- [Instructions for the task] Quote the material below exactly as written, from the first line to the line that holds "from FreeCAD import Vector", endpoints included.

- [Provided data]
————
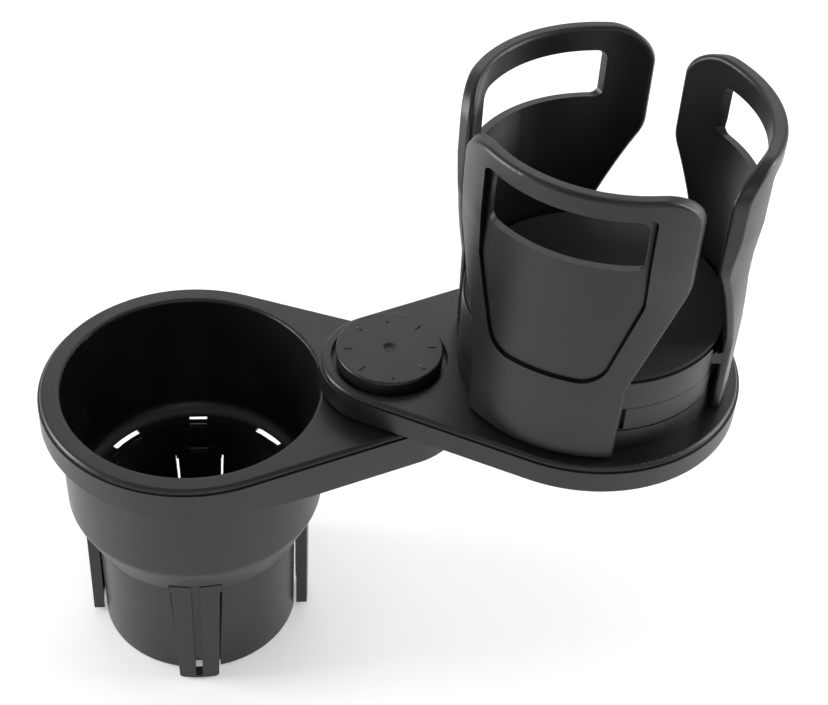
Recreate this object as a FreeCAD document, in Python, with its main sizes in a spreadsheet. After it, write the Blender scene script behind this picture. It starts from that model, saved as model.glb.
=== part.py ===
"""Two-place swivel cup holder that plugs into an existing cup well.

Millimetres. The origin is the centre of the spigot's bottom face, +Z is up and
+X runs from the cup well towards the pivot. The swing arm rests at arm_angle.
"""
import FreeCAD
import Part
import math
import os
import re
import Sketcher
from FreeCAD import Vector

# Sizes that follow another size are written as formulas of it.
SIZES = {
    # base moulding: deck, bowl and neck
    "spigot_radius": 35.0,
    "opening_radius": 42.5,
    "deck_radius": "=opening_radius + 7.3",
    "hub_radius": 25.8,
    "pivot_offset": "=opening_radius + 22.4",
    "deck_height": 106.2,
    "deck_thickness": 3.0,
    "crease_drop": 1.8,
    "crease_step": 0.7,
    "edge_round": 1.4,
    "skirt_near": 9.8,
    "skirt_far": 14.7,
    "skirt_wall": 2.4,
    "bowl_wall": 1.8,
    "bowl_taper": 0.8,
    "bowl_floor": "=deck_height - 50.2",
    "floor_thickness": 2.5,
    "floor_bore": "=spigot_radius - 1.4",
    "shoulder_round": 8.0,
    "neck_bottom": "=bowl_floor - 12.8",
    "neck_wall": 1.5,
    "neck_band": 2.4,
    "neck_step": 0.6,
    "cone_radius": "=opening_radius + 0.4",
    "cone_top": "=bowl_floor + 2.2",
    "lip_round": 1.2,
    "slot_reach": 3.6,
    "slot_half_angle": 9.0,
    "light_near": 20.0,
    "light_far": 31.5,
    "light_middle": 3.2,
    "light_height": 3.3,
    "light_roof": 0.8,
    "short_slot_reach": 2.0,
    "rib_place": 6.0,
    "rib_thickness": 1.6,
    "rib_height": 6.2,
    # spigot and its four spring fins
    "spigot_tip_radius": "=spigot_radius - 0.5",
    "spigot_wall": 2.2,
    "spigot_floor": 2.5,
    "spigot_fit": 0.1,
    "fin_radius": "=spigot_radius + 4.1",
    "fin_thickness": 3.7,
    "fin_skin": 2.0,
    "fin_flange": 1.5,
    "fin_bottom": 1.0,
    "fin_top": "=bowl_floor - 6.7",
    "fin_top_half": 8.3,
    "fin_foot_half": 6.8,
    "fin_pivot_radius": "=spigot_radius - 2.4",
    "fin_pivot_height": "=bowl_floor - 13",
    "trunnion_radius": 1.2,
    "trunnion_half": 6.5,
    "web_half": 3.0,
    "web_height": 2.2,
    "bearing_wall": 2.4,
    "lug_height": 2.0,
    "fin_groove": 1.5,
    "fin_slot_top": 10.5,
    "foot_notch": "=spigot_radius - 4.3",
    "fin_gap": 0.5,
    # clamp at the pivot
    "bolt_radius": 4.0,
    "bush_wall": 1.5,
    "running": 0.05,
    "hub_boss_radius": 11.0,
    "nut_flats": 13.0,
    "nut_height": 5.0,
    "nut_depth": 8.5,
    "nut_clearance": 0.2,
    "washer_radius": 16.0,
    "washer_thickness": 1.0,
    "cover_thickness": 1.8,
    "cover_fit": 0.3,
    # swing arm
    "knob_radius": 17.7,
    "pedestal_radius": 42.4,
    "recess_radius": "=knob_radius + 1.6",
    "arm_length": "=pedestal_radius + recess_radius + 3",
    "arm_angle": -2.5,
    "arm_radius": "=pedestal_radius + 8.6",
    "arm_hub_radius": "=knob_radius + 5.3",
    "arm_gap": 1.1,
    "arm_height": 9.5,
    "recess_depth": 2.4,
    # knob
    "knob_height": 6.2,
    "knob_float": 0.3,
    "insert_radius": 6.5,
    "insert_cover": 1.6,
    "rim_round": 0.7,
    "dimple_radius": 2.6,
    "dimple_floor": 1.2,
    "dimple_depth": 0.9,
    "tick_start": "=knob_radius - 5.2",
    "tick_end": "=knob_radius - 2.6",
    "tick_half": 0.4,
    "tick_height": 0.3,
    # pedestal
    "flange_height": 9.2,
    "band_height": 8.3,
    "cap_height": 10.4,
    "cap_wall": 2.4,
    "pedestal_hollow": 14.0,
    "line_width": 0.6,
    "line_depth": 0.7,
    "channel_end": 2.0,
    "relief_gap": 0.9,
    "post_half": 3.0,
    "pad_round": 0.6,
    "pad_thickness": 2.0,
    "pad_inset": 0.8,
    # claws
    "claw_phase": 2.0,
    "claw_inner": "=pedestal_radius + 0.7",
    "claw_wall": 3.4,
    "claw_lift": 1.1,
    "claw_height": 98.6,
    "claw_foot_half": 24.2,
    "claw_waist_half": 25.0,
    "claw_wide_half": 36.2,
    "claw_waist": 28.0,
    "claw_shoulder": 64.0,
    "waist_round": 24.0,
    "side_round": 20.0,
    "corner_round": 11.0,
    "rim_flare": 1.2,
    "rim_start": 60.0,
    "rim_rise": 16.0,
    "window_half": 23.9,
    "window_bottom": 73.4,
    "window_top": 90.4,
    "window_low_round": 2.4,
    "window_high_round": 3.0,
    "shield_side": 26.3,
    "shield_waist": 60.5,
    "shield_foot_half": 17.8,
    "shield_foot": 29.8,
    "shield_foot_round": 9.0,
    "shield_waist_round": 7.0,
    "shield_head_round": 2.6,
    "panel_wall": 2.4,
    "shield_line": 1.1,
    "shield_depth": 0.6,
    "tongue_half": 19.5,
    "tongue_height": 6.2,
    "tongue_reach": 16.0,
    "tongue_clearance": 0.3,
    "claw_travel": 8.0,
    "stop_radius": 2.4,
    "stop_place": 30.0,
    "stop_clearance": 0.4,
    "rack_width": 5.0,
    "rack_outer": 25.0,
    "rack_height": 4.0,
    "rack_drop": 3.4,
    "rack_reach": 18.0,
    "rack_pitch": 2.0,
    "rack_tooth": 0.7,
    "rack_clearance": 1.6,
    # self-tapping screws
    "screw_radius": 1.15,
    "pilot_radius": 1.2,
    "screw_head": 2.7,
    "screw_head_height": 1.0,
    "screw_length": 7.5,
    "screw_boss": 3.4,
}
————
- [Exercise solution]
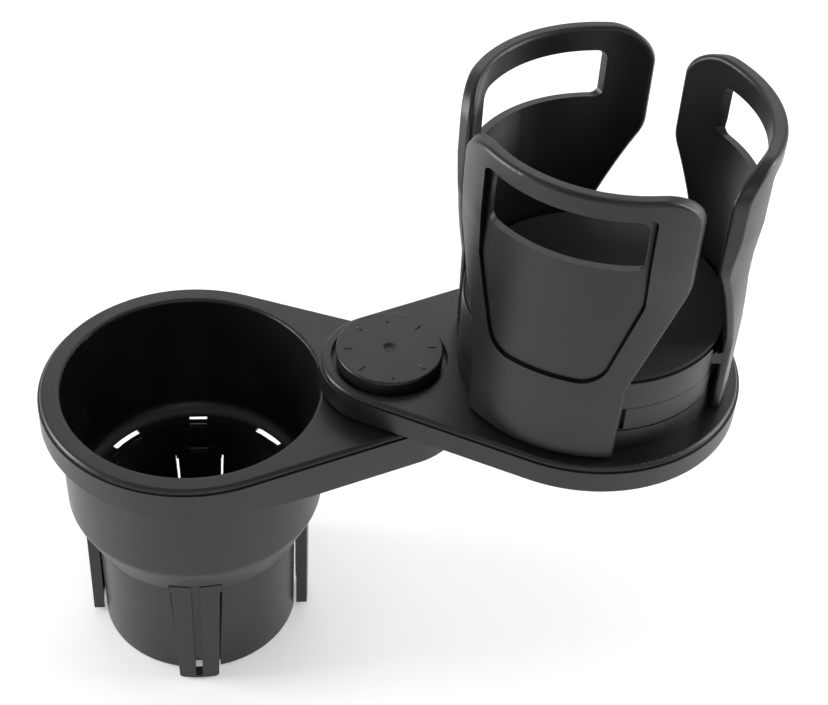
Recreate this object as a FreeCAD document, in Python, with its main sizes in a spreadsheet. After it, write the Blender scene script behind this picture. It starts from that model, saved as model.glb.
=== part.py ===
"""Two-place swivel cup holder that plugs into an existing cup well.

Millimetres. The origin is the centre of the spigot's bottom face, +Z is up and
+X runs from the cup well towards the pivot. The swing arm rests at arm_angle.
"""
import FreeCAD
import Part
import math
import os
import re
import Sketcher
from FreeCAD import Vector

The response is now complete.